In The Law in These Parts’ storytelling master-stroke, Israeli filmmaker Ra’anan Alexandrowicz doesn’t just explore the system of justice that Israel has employed in occupied Palestine for more than 40 years, he turns the act of making a documentary into a commentary on the subjective nature of justice. Facing down his subjects Errol Morris-style, Alexandrowicz interviews several military judges and prosecutors whose actions and interpretations defined the life of Palestinians under Israeli rule, interspersed with archival footage of the difficult decades. He asks hard questions, and at times gets shockingly forthright answers, as when one judge admits he was aware that prisoners were tortured. But his commentary also provides reminders that he, as the director, is able to shape the narrative by virtue of what he shows, or the individuals he chooses not to interview. And the wonderful result of that admitted lack of objectivity is something remarkably fair, clear-eyed and fascinating.
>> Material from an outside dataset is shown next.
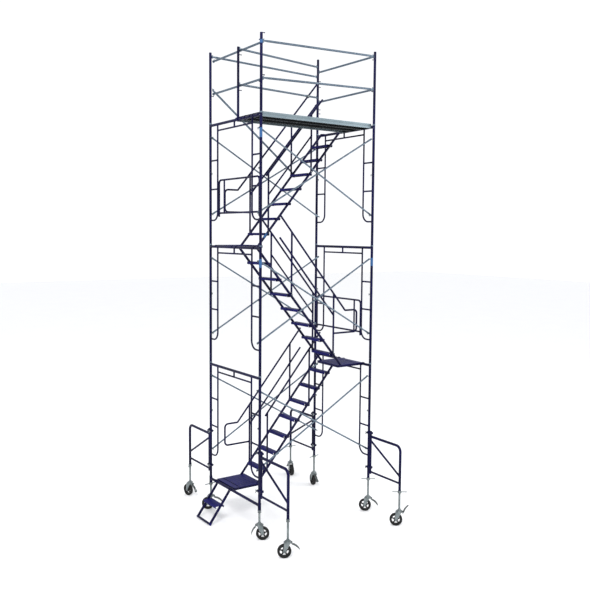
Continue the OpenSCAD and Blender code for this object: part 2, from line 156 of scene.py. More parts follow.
def roundRod(a, b, radius, soft=0.002, cols=14):
    # a straight rod; near each end the radius grows by a sine and the place moves in by one less a cosine
    a, b = np.asarray(a, float), np.asarray(b, float)
    way = unit(b - a)
    swing = np.linspace(0, np.pi / 2, 4)
    small = radius - soft + soft * np.sin(swing)
    inset = (soft * (1 - np.cos(swing)))[:, None] * way
    return tube(np.concatenate([a + inset, b - inset[::-1]]), np.concatenate([small, small[::-1]]), cols)


def turned(profile, origin, axis, cols=24, loop=False):
    # a profile of radius and height spun round the axis; loop closes the profile on itself, for rings
    profile = np.asarray(profile, float)
    axis = unit(np.asarray(axis, float))
    side = unit(np.cross(np.eye(3)[np.abs(axis).argmin()], axis))
    ring = spun(fullTurn(cols), side, np.cross(axis, side))
    grid = np.asarray(origin, float) + profile[:, 1, None, None] * axis + profile[:, 0, None, None] * ring
    return skin(grid, loop)


def prism(outline, origin, across, upward, depth):
    # a flat outline, given along two directions, carried through its depth square to both
    outline = np.asarray(outline, float)
    across, upward = np.asarray(across, float), np.asarray(upward, float)
    flat = outline[:, :1] * across + outline[:, 1:] * upward
    out = np.cross(across, upward) * depth
    origin = np.asarray(origin, float)
    return skin(np.stack([origin + flat, origin + flat + out]))


def strip(outline, origin, across, upward, depth):
    # as prism, but for an outline that bends back on itself: its ends are filled pair by pair, from the
    # two long sides, which hold equal numbers of points and run in opposite directions
    n = len(outline)
    points, quads, tris = prism(outline, origin, across, upward, depth)
    k = np.arange(n // 2 - 1)
    near = np.stack([n - 1 - k, n - 2 - k, k + 1, k], -1)
    far = np.stack([k, k + 1, n - 2 - k, n - 1 - k], -1) + n
    return outward(points[:-2], np.concatenate([quads, near, far]), tris[:0])


def box(low, high):
    # the eight corners of a block between its lowest and highest corner
    (x0, y0, z0), (x1, y1, z1) = low, high
    outline = [(x0, y0), (x1, y0), (x1, y1), (x0, y1)]
    return prism(outline, (0, 0, z0), xAxis, yAxis, z1 - z0)


def plateWithSlot(low, high, slotLow, slotHigh):
    # four bands of face round a slot, on top and below, with the outer and inner walls between them
    def ring(a, b, z):
        return np.array([(a[0], a[1], z), (b[0], a[1], z), (b[0], b[1], z), (a[0], b[1], z)])
    grid = np.stack([ring(low, high, low[2]), ring(low, high, high[2]),
                     ring(slotLow, slotHigh, high[2]), ring(slotLow, slotHigh, low[2])])
    return skin(grid, True)


def roundedRect(halfX, halfY, corner, steps=5):
    # quarter circles at the four corners, joined by straight sides
    arc = onCircle(np.linspace(0, np.pi / 2, steps)) * corner
    out = []
    for turn, (cx, cy) in enumerate([(1, 1), (-1, 1), (-1, -1), (1, -1)]):
        c, s = round(math.cos(turn * math.pi / 2)), round(math.sin(turn * math.pi / 2))
        out.append(arc @ np.array([[c, s], [-s, c]]) + np.array([cx * (halfX - corner),
                                                                 cy * (halfY - corner)]))
    return np.concatenate(out)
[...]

You’d think it might be tough to generate sympathy for characters whose biggest problem appears to dismissing only some of their servants, but in The Queen of Versailles, Lauren Greenfield does terrific work at accomplishing just that. Greenfield (Thin) spends more than two years following time-share real-estate entrepreneur David Siegel and his wife, Jacqueline, whose high-flying billionaire lifestyle runs face-first into the realities of the Great Recession. The film becomes a sort of paraphrase of Fitzgerald, looking at the ways the very rich are different from you and me—except when they’re not. These characters become a microcosm for a culture of financed acquisition gone mad—both in the business of selling people a taste of luxury that made David his fortune, and in Jacqueline’s shopaholic mania. Most compelling of all is David, whose desperate attempts to get his business back on track displays both personal pride and a sense of responsibility. While the arc of the riches-to-slightly-less-riches story might be laid on a touch thick at times, Greenfield manages to find the ways that the 1-percenters wound up victims of their own ambitions.
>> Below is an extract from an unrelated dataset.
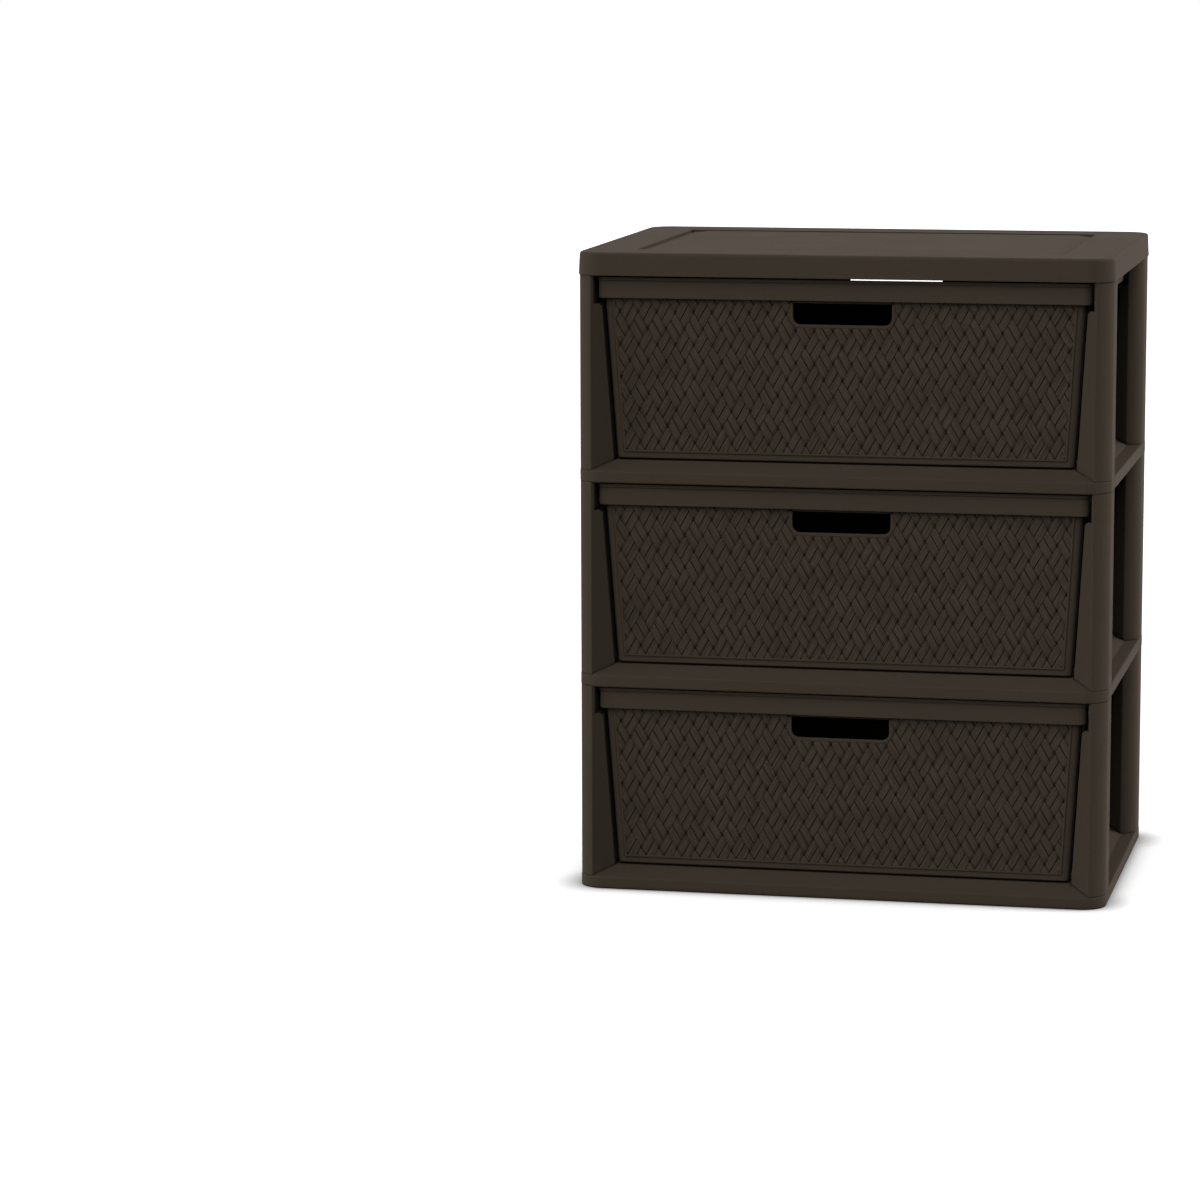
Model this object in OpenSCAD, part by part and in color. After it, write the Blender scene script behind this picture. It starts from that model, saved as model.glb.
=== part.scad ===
// Stacking storage tower: three lift-in drawers on open corner posts, under a moulded cover.
// Millimetres, +Z up. The origin is the centre of the base frame's underside, the front faces -Y.

/* [Tower] */
// Width over the frames
tower_w = 540; // [500:5:640]
// Depth over the frames
tower_d = 387; // [350:1:460]
// Height from one frame's underside to the next one's
bay_pitch = 209.6; // [190:0.1:260]
// Radius of the upright corners
corner_r = 25; // [18:0.5:28]

/* [Frames] */
// Height of a frame's outer skirt
frame_h = 12.4; // [11:0.1:20]
// Wall of the frames and the cover
shell_t = 2.4; // [2:0.1:3]
// Radius of the frames' outer edges
edge_r = 1.5; // [0.6:0.1:2]
// Width of the flat band along each side that the posts stand on
side_band = 14.5; // [13.5:0.1:17]
// Width of the flat band along the front and the back
front_band = 1.6; // [1.6:0.1:6]
// Run of the slope from a side band up to the platform
side_slope = 23; // [18:0.5:30]
// Run of the slope from the front band up to the platform
front_slope = 20; // [14:0.5:26]
// Height of the platform over the bands
platform_rise = 9; // [6:0.5:12]
// Width of the platform between its slope and the opening, along the sides
ledge_side = 26; // [20:1:40]
// Width of the platform between its slope and the opening, along the front
ledge_front = 43; // [30:1:60]
// Corner radius of the opening
opening_r = 10; // [6:1:20]
// Height of the wall round the opening
opening_lip = 12.5; // [10:0.5:14]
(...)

Meanwhile, if you’re planning to build a suspense yarn around questionable moral choices, it’s not a bad idea if you actually provide some sense of who the people are before they make those choices. In Kieran Darcy-Smith’s Australian drama Wish You Were Here, two couples from Sydney go on a holiday to Cambodia: married-with-kids Dave (Joel Edgerton) and Alice (Teresa Palmer), and Alice’s sister, Steph (co-screenwriter Felicity Price), and her new boyfriend, Jeremy (Antony Starr). But Jeremy disappears during one night of partying, leaving the other three to deal with the fallout of what happened. The “what happened” unfolds through a series of interspersed flashbacks, building anticipation for the fateful decisions that led to Jeremy’s disappearance. Chekhov, however, would not approve of the number of unfired over-the-fireplace-guns teased throughout the story, to say nothing of the guns that appear out of nowhere to shoot someone in the head. More troubling, Darcy-Smith and Price provide almost no context for whether Dave’s actions in particular are atypical, or part of grand cosmic comeuppance. Palmer does the strongest work as a wife trying to decide how much she can forgive, but the film around her fails to build the psychology the story demands.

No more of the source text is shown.